▶ **Aim**
Copy every line of the material below word for word.

▶ **Information supplied**

□ □ □ □ □ □ □

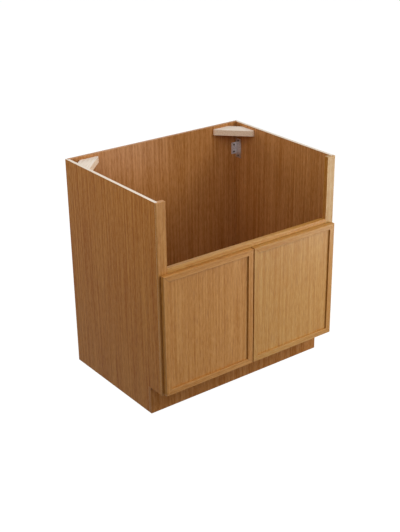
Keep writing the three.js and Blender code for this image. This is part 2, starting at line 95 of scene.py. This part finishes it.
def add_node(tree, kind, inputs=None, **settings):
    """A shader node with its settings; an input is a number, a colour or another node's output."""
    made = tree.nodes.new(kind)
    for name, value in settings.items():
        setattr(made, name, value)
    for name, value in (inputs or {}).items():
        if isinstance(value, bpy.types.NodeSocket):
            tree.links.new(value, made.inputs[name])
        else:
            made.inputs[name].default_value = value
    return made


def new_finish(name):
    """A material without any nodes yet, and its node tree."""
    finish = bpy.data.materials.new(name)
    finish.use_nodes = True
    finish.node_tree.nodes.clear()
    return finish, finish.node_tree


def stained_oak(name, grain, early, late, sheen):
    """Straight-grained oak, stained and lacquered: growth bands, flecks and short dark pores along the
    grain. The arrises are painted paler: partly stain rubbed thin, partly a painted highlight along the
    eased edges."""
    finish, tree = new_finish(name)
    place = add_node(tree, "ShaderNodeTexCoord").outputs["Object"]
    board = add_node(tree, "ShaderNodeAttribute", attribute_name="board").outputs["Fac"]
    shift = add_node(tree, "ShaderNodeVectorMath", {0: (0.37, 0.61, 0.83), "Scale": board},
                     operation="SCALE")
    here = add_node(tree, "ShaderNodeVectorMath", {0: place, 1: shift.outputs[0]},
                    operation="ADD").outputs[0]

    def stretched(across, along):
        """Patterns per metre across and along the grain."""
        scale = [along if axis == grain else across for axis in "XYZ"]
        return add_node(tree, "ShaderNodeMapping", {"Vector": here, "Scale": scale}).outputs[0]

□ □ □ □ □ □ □

▶ **Written answer**
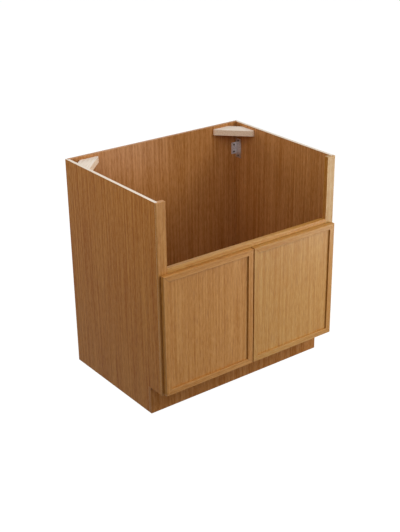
Keep writing the three.js and Blender code for this image. This is part 2, starting at line 95 of scene.py. This part finishes it.
def add_node(tree, kind, inputs=None, **settings):
    """A shader node with its settings; an input is a number, a colour or another node's output."""
    made = tree.nodes.new(kind)
    for name, value in settings.items():
        setattr(made, name, value)
    for name, value in (inputs or {}).items():
        if isinstance(value, bpy.types.NodeSocket):
            tree.links.new(value, made.inputs[name])
        else:
            made.inputs[name].default_value = value
    return made


def new_finish(name):
    """A material without any nodes yet, and its node tree."""
    finish = bpy.data.materials.new(name)
    finish.use_nodes = True
    finish.node_tree.nodes.clear()
    return finish, finish.node_tree


def stained_oak(name, grain, early, late, sheen):
    """Straight-grained oak, stained and lacquered: growth bands, flecks and short dark pores along the
    grain. The arrises are painted paler: partly stain rubbed thin, partly a painted highlight along the
    eased edges."""
    finish, tree = new_finish(name)
    place = add_node(tree, "ShaderNodeTexCoord").outputs["Object"]
    board = add_node(tree, "ShaderNodeAttribute", attribute_name="board").outputs["Fac"]
    shift = add_node(tree, "ShaderNodeVectorMath", {0: (0.37, 0.61, 0.83), "Scale": board},
                     operation="SCALE")
    here = add_node(tree, "ShaderNodeVectorMath", {0: place, 1: shift.outputs[0]},
                    operation="ADD").outputs[0]

    def stretched(across, along):
        """Patterns per metre across and along the grain."""
        scale = [along if axis == grain else across for axis in "XYZ"]
        return add_node(tree, "ShaderNodeMapping", {"Vector": here, "Scale": scale}).outputs[0]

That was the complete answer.